-- begin DATA LINES --

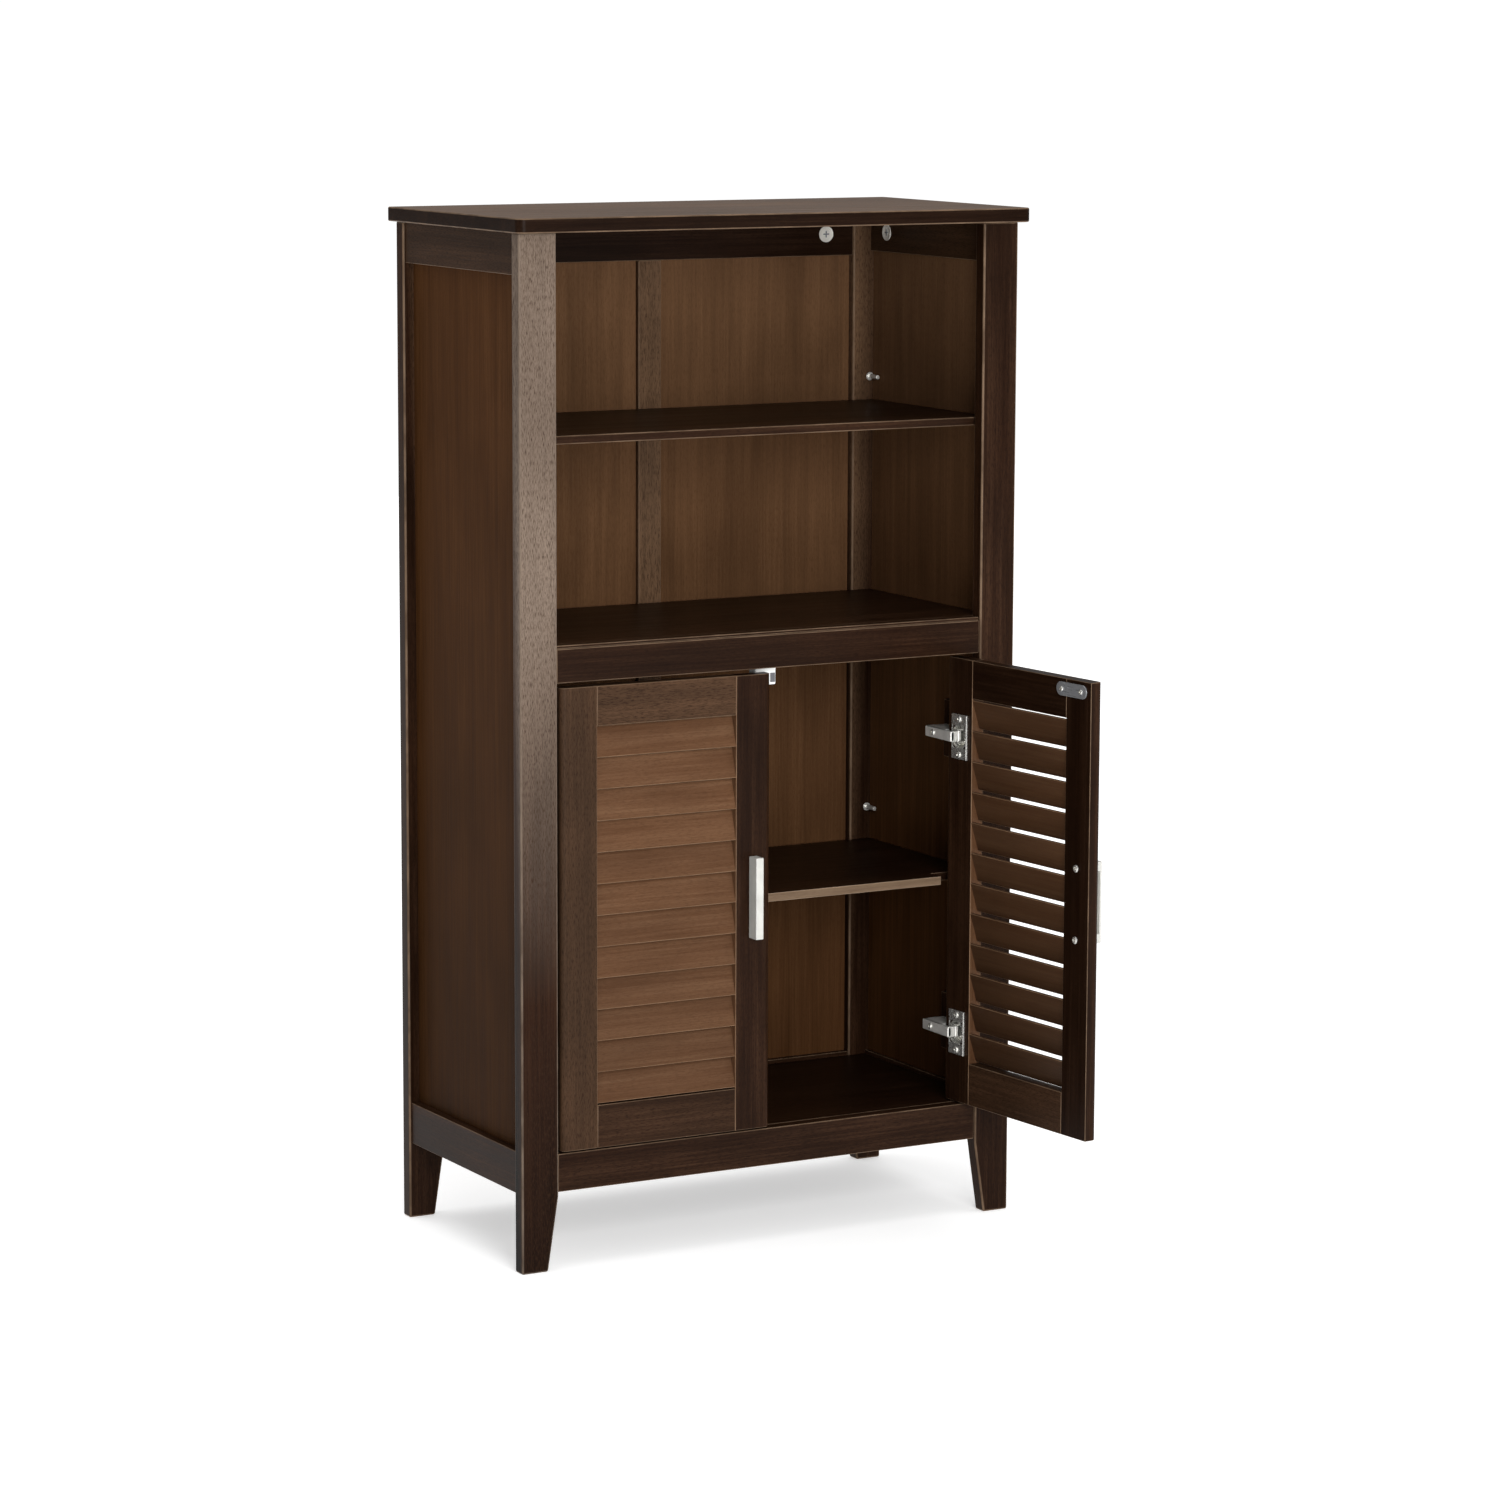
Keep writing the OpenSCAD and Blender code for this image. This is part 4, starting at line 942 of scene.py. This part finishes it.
n, links = world.node_tree.nodes, world.node_tree.links
sky = n["Background"]
way = n.new("ShaderNodeNewGeometry")
part = n.new("ShaderNodeSeparateXYZ")
links.new(way.outputs["Incoming"], part.inputs[0])
height = maths(n, links, "MULTIPLY", part.outputs["Z"], -1.0)
glow = ramp(n, [(0.0, grey(0.30)), (0.35, grey(0.5)), (1.0, grey(1.0))])
links.new(height, glow.inputs[0])
links.new(glow.outputs[0], sky.inputs[0])
sky.inputs[1].default_value = SKY
white = n.new("ShaderNodeBackground")
white.inputs[0].default_value = (1, 1, 1, 1)
white.inputs[1].default_value = 1.05
eye = n.new("ShaderNodeLightPath")
both = n.new("ShaderNodeMixShader")
links.new(eye.outputs["Is Camera Ray"], both.inputs[0])
links.new(sky.outputs[0], both.inputs[1])
links.new(white.outputs[0], both.inputs[2])
links.new(both.outputs[0], n["World Output"].inputs[0])


def area(name, place_at, target, size, power):
    l = bpy.data.lights.new(name, "AREA")
    l.shape, l.size, l.size_y, l.energy = "RECTANGLE", size[0], size[1], power
    o = add_object(name, l)
    o.location = place_at
    o.rotation_euler = (Vector(target) - Vector(place_at)).to_track_quat("-Z", "Y").to_euler()


area("key", (-0.7, -3.3, 1.3), (0, 0, 0.5), (1.6, 1.6), KEY)
area("overhead", (0.0, 0.3, 3.4), (0, 0, 0), (4.0, 3.0), TOP)
area("strip", (0.78, -2.1, 0.62), (-0.25, -0.14, 0.8), (0.30, 0.9), STRIP)

cam = add_object("camera", bpy.data.cameras.new("camera"))
cam.data.lens = 116.64
cam.data.sensor_width = 36
cam.data.clip_end = 60
right = Vector((0.87364745, -0.48654738, 0.00343088))
up = Vector((0.07182053, 0.13592904, 0.98811189))
back = Vector((-0.48122961, -0.86301503, 0.15369815))
rot = Matrix((right, up, back)).transposed().to_4x4()
cam.matrix_world = Matrix.Translation((-2.44598, -4.47998, 1.29787)) @ rot
bpy.context.scene.camera = cam
bpy.context.scene.view_settings.view_transform = "Standard"

lo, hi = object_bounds()
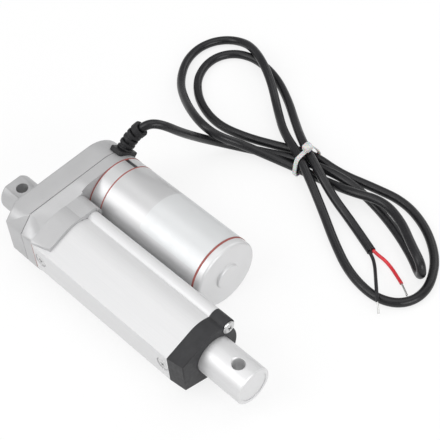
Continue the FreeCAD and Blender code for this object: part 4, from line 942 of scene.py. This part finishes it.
def tie():
    """Band round the strands, its rounded head and the stub of its cut tail."""
    corners = [Vector((TIE_PLACE, y * MM, z * MM)) for y, z in TIE_OUTLINE]
    path = []
    count = len(corners)
    for k, corner in enumerate(corners):
        back = (corner + corners[k - 1]) / 2
        ahead = (corner + corners[(k + 1) % count]) / 2
        for j in range(8):
            share = j / 8
            path.append(back * (1 - share) ** 2 + corner * (2 * share * (1 - share)) + ahead * share ** 2)
    centre = sum(path, Vector()) / len(path)
    path = [here + (here - centre).normalized() * TIE_LIFT for here in path]
    half, thick, soft = 0.0012, 0.0004, 0.00018
    band = [(half - soft, -thick), (half, -thick + soft), (half, thick - soft), (half - soft, thick),
            (soft - half, thick), (-half, thick - soft), (-half, soft - thick), (soft - half, -thick)]
    meshes = [mesh_of("band", *swept(path, band, closed=True, across=Vector((1, 0, 0))), 40)]
    for size, corner, steps, place in TIE_BLOCKS:
        block = rounded_box(size, corner, steps)
        block.transform(Matrix.Translation(place))
        meshes.append(block)
    item = joined("tie_band_and_head", meshes, tie_nylon)
    soften(item.data, 35)
    return item


tie_piece = tie()
soft_pieces = ((cable, "cable", "cable_jacket"), (red_lead, "red_lead", "red_insulation"),
               (black_lead, "black_lead", "black_insulation"), (tips, "lead_tips", "tinned_copper"),
               (tie_piece, "cable_tie", "tie_plastic"))
for piece, node, slot in soft_pieces:
    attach(piece, "housing")
    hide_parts(node)


# Film wrapped round the motor shell

def wrap():
    """Thin film round the shell, with rounded corners at its open ends."""
    start, end, reach = 65.4, 104.9, 18.812
    first, span, corner = -100, 240, 1.2
    rows, steps = 40, 120
    points, faces = [], []
    for j in range(rows + 1):
        x = start + (end - start) * j / rows
        for k in range(steps + 1):
            share = k / steps
            edge = min(share, 1 - share) * math.radians(span) * reach
            inset = corner - math.sqrt(max(0.0, corner ** 2 - max(0.0, corner - edge) ** 2))
            here = min(max(x, start + inset), end - inset)
            turn = math.radians(first + span * share)
            points.append((here * MM, MOTOR_Y + reach * math.cos(turn) * MM, reach * math.sin(turn) * MM))
    for j in range(rows):
        for k in range(steps):
            a = j * (steps + 1) + k
            faces.append((a, a + 1, a + steps + 2, a + steps + 1))
    mesh = mesh_of("motor_wrap", points, faces, 60)
    faces_at = Counter(key for face in mesh.polygons for key in face.edge_keys)
    for edge in mesh.edges:
        edge.use_edge_sharp = faces_at[edge.key] == 1
    item = add_object("motor_wrap", mesh, film)
    solid = item.modifiers.new("thickness", "SOLIDIFY")
    solid.thickness = 0.00002
    solid.offset = 0
    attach(item, "housing")


wrap()


# Floor, light and camera

FLOOR_GLOW = 0.78


def floor():
    """White floor that looks brighter to the camera and in reflections than it lights."""
    made = Nodes("floor_white").surface(Roughness=0.7, Specular_IOR_Level=0.2)
    made.tint(made.spread(made.noise(0.4, 2), 0, 1), (0.86, 0.86, 0.86), (0.88, 0.88, 0.88))
    path = made.add("ShaderNodeLightPath").outputs
    glow = made.add("ShaderNodeEmission")
    glow.inputs["Color"].default_value = (1, 1, 1, 1)
    glow.inputs["Strength"].default_value = 1.0
    seen = made.add("ShaderNodeMath", operation="MAXIMUM")
    made.link(path["Is Camera Ray"], seen.inputs[0])
    made.link(path["Is Glossy Ray"], seen.inputs[1])
    share = made.add("ShaderNodeMath", operation="MULTIPLY")
    share.inputs[1].default_value = FLOOR_GLOW
    made.link(seen.outputs[0], share.inputs[0])
    mixed = made.add("ShaderNodeMixShader")
    made.link(share.outputs[0], mixed.inputs["Fac"])
    made.link(made.shader.outputs["BSDF"], mixed.inputs[1])
    made.link(glow.outputs["Emission"], mixed.inputs[2])
    made.link(mixed.outputs["Shader"], made.tree.nodes["Material Output"].inputs["Surface"])
    shape = bmesh.new()
    bmesh.ops.create_circle(shape, cap_ends=True, radius=3.0, segments=96)
    item = add_object("floor", mesh_from(shape, "floor"), made.material)
    item.location.z = FLOOR - 0.00002


def area_light(name, place, aim, size, power):
    """Rectangular lamp that looks at a point."""
    lamp = bpy.data.lights.new(name, "AREA")
    lamp.shape = "RECTANGLE"
    lamp.size, lamp.size_y = size
    lamp.energy = power
    item = add_object(name, lamp)
    item.location = place
    item.rotation_euler = (Vector(aim) - Vector(place)).to_track_quat("-Z", "Y").to_euler()


def world():
    """Soft even light, with a plain white background for the camera."""
    sky = bpy.data.worlds.new("studio")
    bpy.context.scene.world = sky
    sky.use_nodes = True
    tree = sky.node_tree
    soft = tree.nodes["Background"]
    soft.inputs["Color"].default_value = (1, 1, 1, 1)
    soft.inputs["Strength"].default_value = 0.5
    bright = tree.nodes.new("ShaderNodeBackground")
    bright.inputs["Color"].default_value = (1, 1, 1, 1)
    bright.inputs["Strength"].default_value = 1.0
    path = tree.nodes.new("ShaderNodeLightPath").outputs
    seen = tree.nodes.new("ShaderNodeMath")
    seen.operation = "MAXIMUM"
    tree.links.new(path["Is Camera Ray"], seen.inputs[0])
    tree.links.new(path["Is Transmission Ray"], seen.inputs[1])
    mixed = tree.nodes.new("ShaderNodeMixShader")
    tree.links.new(seen.outputs[0], mixed.inputs["Fac"])
    tree.links.new(soft.outputs["Background"], mixed.inputs[1])
    tree.links.new(bright.outputs["Background"], mixed.inputs[2])
    tree.links.new(mixed.outputs["Shader"], tree.nodes["World Output"].inputs["Surface"])


CAMERA_PLACE = (0.41397, -0.21489, 0.53354)
SENSOR = 36
LENS = 112.46


def camera():
    """The view of the photograph."""
    data = bpy.data.cameras.new("photo_view")
    data.sensor_width = SENSOR
    data.lens = LENS
    data.clip_start = 0.01
    item = add_object("photo_view", data)
    right = Vector((0.6995, 0.7113, -0.0698))
    up = Vector((-0.5270, 0.5793, 0.6219))
    back = Vector((0.4828, -0.3982, 0.7800))
    turn = Matrix((right, up, back)).transposed().to_4x4()
    item.matrix_world = Matrix.Translation(CAMERA_PLACE) @ turn
    bpy.context.scene.camera = item


floor()
world()
area_light("key", (-0.35, -0.85, 0.85), (0.07, 0.03, 0), (0.9, 0.9), 7.0)
area_light("top", (0.0, 0.15, 1.15), (0.07, 0.05, 0), (1.1, 1.1), 4.2)
area_light("rim", (0.2, 0.9, 0.5), (0.07, 0.05, 0), (0.8, 0.5), 1.8)
area_light("fill", (1.1, -0.1, 0.45), (0.1, 0.03, 0), (0.8, 0.6), 5.2)
camera()
bpy.context.scene.view_settings.view_transform = "Standard"
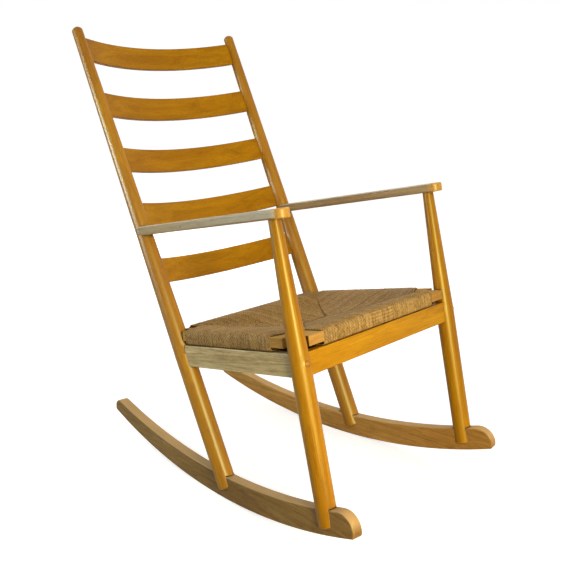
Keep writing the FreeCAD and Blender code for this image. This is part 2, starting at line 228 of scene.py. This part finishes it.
# %% [markdown]
# ## The colour of the wood
# The wood is a pale hardwood under an old golden lacquer. Broad bands of tone wander along each
# piece. Folded over and over, the same bands give the thin lines of the year rings. Fine fibres
# lie over them, short dark pores break them up, and on some pieces blotches mottle them.

# %% Wood colour
ring_folds = 9.0


def ring_lines(material, bands):
    """Folds the bands into thin lines that follow them."""
    rings = add(material, "Math", operation="MULTIPLY", in_1=ring_folds)
    join(material, bands, 0, rings, 0)
    folded = add(material, "Math", operation="PINGPONG", in_1=0.5)
    join(material, rings, 0, folded, 0)
    return folded


def unworn_colour(material, space, pale, deep, figure, mottled):
    """Colour of the wood before wear, and the noise of its fibres."""
    middle = [(a + b) / 2 for a, b in zip(pale, deep)]
    bands = stretched_noise(material, space, 42, 1.8, in_Detail=5.0, in_Roughness=0.58, in_Distortion=0.9)
    tones = ((0.28, linear(*deep)), (0.50, linear(*middle)), (0.74, linear(*pale)))
    colour = ramp(material, bands, 0, tones)
    colour = multiplied(material, figure, colour, ring_lines(material, bands), 0,
                        ((0.0, (0.62, 0.50, 0.38, 1)), (0.28, grey(1))))
    fibres = stretched_noise(material, space, 520, 11, in_Detail=3.0, in_Roughness=0.6)
    pores = stretched_noise(material, space, 1100, 90, in_Detail=1.0)
    clouds = stretched_noise(material, space, 9, 3.2, in_Detail=2.0)
    for amount, texture, stops in (
            (0.60, fibres, ((0.30, (0.74, 0.68, 0.58, 1)), (0.60, grey(1)))),
            (0.45, pores, ((0.27, (0.46, 0.34, 0.22, 1)), (0.38, grey(1)))),
            (1.0, clouds, ((0.34, (0.86, 0.80, 0.70, 1)), (0.64, (1.05, 1.05, 1.03, 1))))):
        colour = multiplied(material, amount, colour, texture, 0, stops)
    if mottled:
        blotches = stretched_noise(material, space, 60, 14, in_Detail=4.0, in_Roughness=0.7,
                                   in_Distortion=1.6)
        colour = multiplied(material, mottled, colour, blotches, 0,
                            ((0.36, (0.60, 0.58, 0.50, 1)), (0.56, grey(1))))
    return colour, fibres


print("wood colour ready")

# %% [markdown]
# ## The lacquered wood
# Wear and painted light are laid over the colour step by step: corners rubbed pale, with a
# painted edge highlight on the arms and painted shade on the slats' edges, upper faces paled by
# wear and a painted reflection, painted lamp light on the arms' front ends, and dirt with painted
# shade in the joints last. The lacquer is satin: its gloss comes from the shader alone, and the
# fibres lift it by a hair through a bump. The corner mark says how strongly the corners are marked,
# rim how wide, figure how clear the rings are and shine how much the lacquer mirrors.

# %% Wood finish
lamp_lit_gold = (214, 156, 48)
joint_depth = 0.011
joint_dirt_and_shade = (0.12, 0.07, 0.03, 1)
fibre_height = 0.0003


def wood_finish(name, along, pale=(204, 148, 10), deep=(166, 111, 2), wear_and_light_colour=(226, 184, 110),
                corner_mark=0.55, rim=0.0016, roughness=0.38, shine=0.12, tint=(1.0, 0.96, 0.70, 1), grime_and_shade=0.9,
                figure=0.35, top_wear_and_sheen=0.0, mottled=0.0, fresh_end=None, knot=None):
    """Lacquered wood. An arm's end along the grain is given, and there the wood is painted golden as warm
    lamp light; knot is the knot's place on a side.
    """
    material, shader = new_finish(name)
    space = grain_space(material, along)
    colour, fibres = unworn_colour(material, space, pale, deep, figure, mottled)
    # Corner colour: rubbed wear together with painted edge highlights and painted edge shade.
    rounded, corners = worn_corners(material, rim, corner_mark)
    colour = mixed(material, "MIX", corners, colour, linear(*wear_and_light_colour))
    # Paler upper faces: wear and a painted reflection of the light from above.
    if top_wear_and_sheen:
        colour = mixed(material, "MIX", facing_up(material, top_wear_and_sheen), colour, linear(*wear_and_light_colour))
    # Painted warm lamp light, golden on the arms' front ends.
    if fresh_end is not None:
        colour = mixed(material, "MIX", near_end(material, space, fresh_end), colour, linear(*lamp_lit_gold))
    if knot is not None:
        colour = mixed(material, "MULTIPLY", 1.0, colour, knot_spot(material, *knot))
    # Dirt and painted shade in the joints, corners and recesses.
    colour = mixed(material, "MULTIPLY", grime_and_shade, colour, shut_in(material, joint_depth, joint_dirt_and_shade))
    material.node_tree.links.new(colour, shader.inputs["Base Color"])
    bump = add(material, "Bump", in_Strength=0.10, in_Distance=fibre_height)
    join(material, fibres, 0, bump, "Height")
    join(material, rounded, 0, bump, "Normal")
    join(material, bump, 0, shader, "Normal")
    shader.inputs["Roughness"].default_value = roughness
    shader.inputs["Specular IOR Level"].default_value = shine
    shader.inputs["Specular Tint"].default_value = tint
    return material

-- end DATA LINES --

(INSTRUCTIONS TO FOLLOW) Nothing outside the span should appear: copy exactly from the line with "Keep writing the FreeCAD" through the line with "ring_folds = 9.0".

(OUTPUT OF THE TASK)
Keep writing the FreeCAD and Blender code for this image. This is part 2, starting at line 228 of scene.py. This part finishes it.
# %% [markdown]
# ## The colour of the wood
# The wood is a pale hardwood under an old golden lacquer. Broad bands of tone wander along each
# piece. Folded over and over, the same bands give the thin lines of the year rings. Fine fibres
# lie over them, short dark pores break them up, and on some pieces blotches mottle them.

# %% Wood colour
ring_folds = 9.0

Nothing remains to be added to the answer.